-- START Source data --
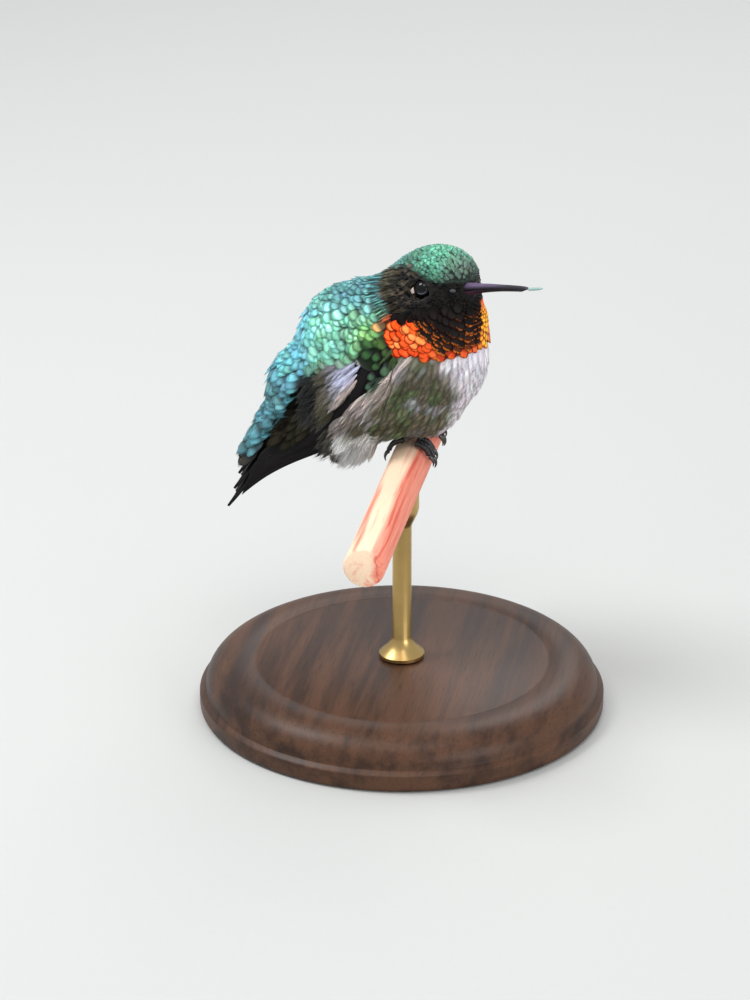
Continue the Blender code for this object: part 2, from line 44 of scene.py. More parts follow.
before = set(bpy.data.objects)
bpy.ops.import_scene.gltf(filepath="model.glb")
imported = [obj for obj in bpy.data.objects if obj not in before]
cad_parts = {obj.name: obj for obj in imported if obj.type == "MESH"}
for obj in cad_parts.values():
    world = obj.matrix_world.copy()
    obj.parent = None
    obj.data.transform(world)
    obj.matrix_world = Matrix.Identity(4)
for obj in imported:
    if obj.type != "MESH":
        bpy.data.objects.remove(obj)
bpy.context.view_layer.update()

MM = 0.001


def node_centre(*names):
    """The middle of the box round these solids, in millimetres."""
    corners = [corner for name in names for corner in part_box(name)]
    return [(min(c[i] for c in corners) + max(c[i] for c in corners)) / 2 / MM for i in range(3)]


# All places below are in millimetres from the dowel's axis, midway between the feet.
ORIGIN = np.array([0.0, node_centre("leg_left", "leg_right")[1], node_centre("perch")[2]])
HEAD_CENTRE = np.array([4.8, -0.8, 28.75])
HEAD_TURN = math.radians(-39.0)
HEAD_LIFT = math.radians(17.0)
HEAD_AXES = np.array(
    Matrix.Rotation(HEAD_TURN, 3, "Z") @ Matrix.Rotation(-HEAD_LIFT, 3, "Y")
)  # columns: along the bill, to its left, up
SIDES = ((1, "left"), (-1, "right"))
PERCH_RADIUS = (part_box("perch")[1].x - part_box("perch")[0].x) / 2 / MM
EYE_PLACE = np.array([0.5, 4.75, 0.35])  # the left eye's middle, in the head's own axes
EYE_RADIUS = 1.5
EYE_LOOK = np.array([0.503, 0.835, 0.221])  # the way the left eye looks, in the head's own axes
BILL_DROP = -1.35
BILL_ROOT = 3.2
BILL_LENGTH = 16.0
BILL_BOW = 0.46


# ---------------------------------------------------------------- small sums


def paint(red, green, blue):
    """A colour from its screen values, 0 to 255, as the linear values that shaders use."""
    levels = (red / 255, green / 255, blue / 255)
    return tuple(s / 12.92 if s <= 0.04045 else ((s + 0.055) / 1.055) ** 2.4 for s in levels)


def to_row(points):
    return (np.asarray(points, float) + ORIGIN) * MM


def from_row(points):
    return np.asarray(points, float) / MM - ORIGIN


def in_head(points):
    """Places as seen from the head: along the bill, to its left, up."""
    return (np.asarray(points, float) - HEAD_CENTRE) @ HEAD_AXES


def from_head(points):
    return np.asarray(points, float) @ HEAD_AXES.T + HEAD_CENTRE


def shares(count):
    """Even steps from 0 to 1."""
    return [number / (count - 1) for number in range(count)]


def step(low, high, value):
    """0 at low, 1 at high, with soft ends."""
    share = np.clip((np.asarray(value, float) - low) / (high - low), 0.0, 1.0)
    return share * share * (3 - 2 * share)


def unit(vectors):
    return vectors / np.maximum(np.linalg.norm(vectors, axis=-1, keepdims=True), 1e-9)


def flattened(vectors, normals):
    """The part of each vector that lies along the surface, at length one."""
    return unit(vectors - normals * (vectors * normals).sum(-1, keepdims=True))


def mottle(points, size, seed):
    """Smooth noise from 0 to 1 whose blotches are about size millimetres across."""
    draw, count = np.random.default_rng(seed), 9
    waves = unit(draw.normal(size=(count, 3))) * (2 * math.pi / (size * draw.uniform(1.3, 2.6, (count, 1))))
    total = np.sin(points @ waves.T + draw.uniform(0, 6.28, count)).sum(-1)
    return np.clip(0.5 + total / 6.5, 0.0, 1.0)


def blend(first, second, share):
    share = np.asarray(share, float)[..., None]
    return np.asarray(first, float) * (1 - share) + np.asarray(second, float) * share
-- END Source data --
> [The request] All of the material must be reproduced exactly.

> [Reply to the task]
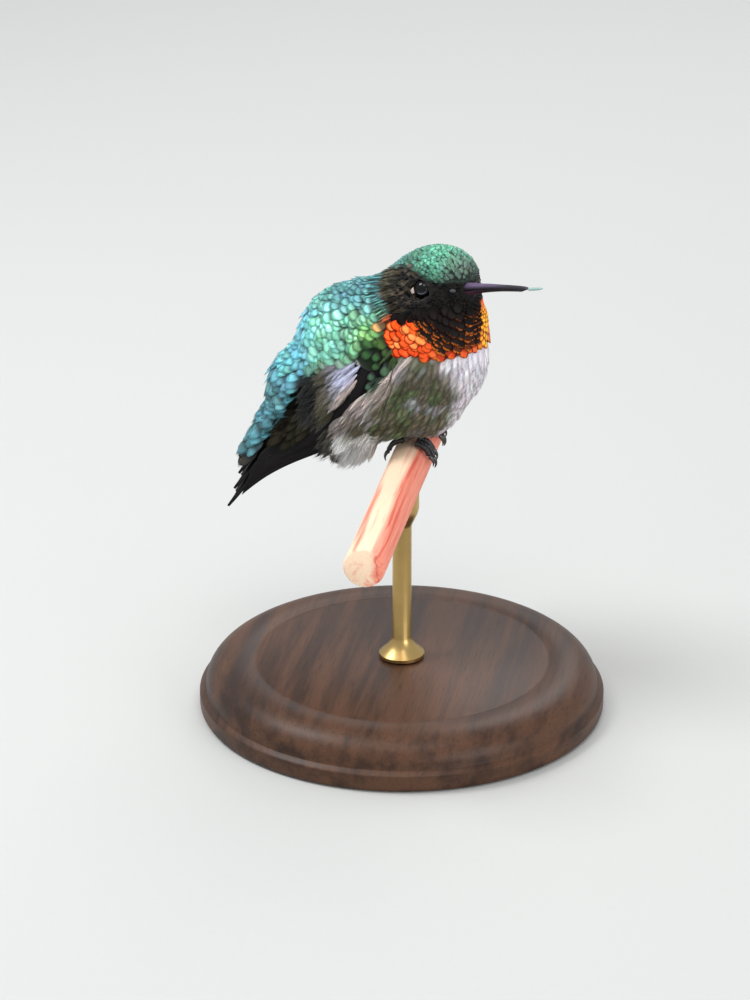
Continue the Blender code for this object: part 2, from line 44 of scene.py. More parts follow.
before = set(bpy.data.objects)
bpy.ops.import_scene.gltf(filepath="model.glb")
imported = [obj for obj in bpy.data.objects if obj not in before]
cad_parts = {obj.name: obj for obj in imported if obj.type == "MESH"}
for obj in cad_parts.values():
    world = obj.matrix_world.copy()
    obj.parent = None
    obj.data.transform(world)
    obj.matrix_world = Matrix.Identity(4)
for obj in imported:
    if obj.type != "MESH":
        bpy.data.objects.remove(obj)
bpy.context.view_layer.update()

MM = 0.001


def node_centre(*names):
    """The middle of the box round these solids, in millimetres."""
    corners = [corner for name in names for corner in part_box(name)]
    return [(min(c[i] for c in corners) + max(c[i] for c in corners)) / 2 / MM for i in range(3)]


# All places below are in millimetres from the dowel's axis, midway between the feet.
ORIGIN = np.array([0.0, node_centre("leg_left", "leg_right")[1], node_centre("perch")[2]])
HEAD_CENTRE = np.array([4.8, -0.8, 28.75])
HEAD_TURN = math.radians(-39.0)
HEAD_LIFT = math.radians(17.0)
HEAD_AXES = np.array(
    Matrix.Rotation(HEAD_TURN, 3, "Z") @ Matrix.Rotation(-HEAD_LIFT, 3, "Y")
)  # columns: along the bill, to its left, up
SIDES = ((1, "left"), (-1, "right"))
PERCH_RADIUS = (part_box("perch")[1].x - part_box("perch")[0].x) / 2 / MM
EYE_PLACE = np.array([0.5, 4.75, 0.35])  # the left eye's middle, in the head's own axes
EYE_RADIUS = 1.5
EYE_LOOK = np.array([0.503, 0.835, 0.221])  # the way the left eye looks, in the head's own axes
BILL_DROP = -1.35
BILL_ROOT = 3.2
BILL_LENGTH = 16.0
BILL_BOW = 0.46


# ---------------------------------------------------------------- small sums


def paint(red, green, blue):
    """A colour from its screen values, 0 to 255, as the linear values that shaders use."""
    levels = (red / 255, green / 255, blue / 255)
    return tuple(s / 12.92 if s <= 0.04045 else ((s + 0.055) / 1.055) ** 2.4 for s in levels)


def to_row(points):
    return (np.asarray(points, float) + ORIGIN) * MM


def from_row(points):
    return np.asarray(points, float) / MM - ORIGIN


def in_head(points):
    """Places as seen from the head: along the bill, to its left, up."""
    return (np.asarray(points, float) - HEAD_CENTRE) @ HEAD_AXES


def from_head(points):
    return np.asarray(points, float) @ HEAD_AXES.T + HEAD_CENTRE


def shares(count):
    """Even steps from 0 to 1."""
    return [number / (count - 1) for number in range(count)]


def step(low, high, value):
    """0 at low, 1 at high, with soft ends."""
    share = np.clip((np.asarray(value, float) - low) / (high - low), 0.0, 1.0)
    return share * share * (3 - 2 * share)


def unit(vectors):
    return vectors / np.maximum(np.linalg.norm(vectors, axis=-1, keepdims=True), 1e-9)


def flattened(vectors, normals):
    """The part of each vector that lies along the surface, at length one."""
    return unit(vectors - normals * (vectors * normals).sum(-1, keepdims=True))


def mottle(points, size, seed):
    """Smooth noise from 0 to 1 whose blotches are about size millimetres across."""
    draw, count = np.random.default_rng(seed), 9
    waves = unit(draw.normal(size=(count, 3))) * (2 * math.pi / (size * draw.uniform(1.3, 2.6, (count, 1))))
    total = np.sin(points @ waves.T + draw.uniform(0, 6.28, count)).sum(-1)
    return np.clip(0.5 + total / 6.5, 0.0, 1.0)


def blend(first, second, share):
    share = np.asarray(share, float)[..., None]
    return np.asarray(first, float) * (1 - share) + np.asarray(second, float) * share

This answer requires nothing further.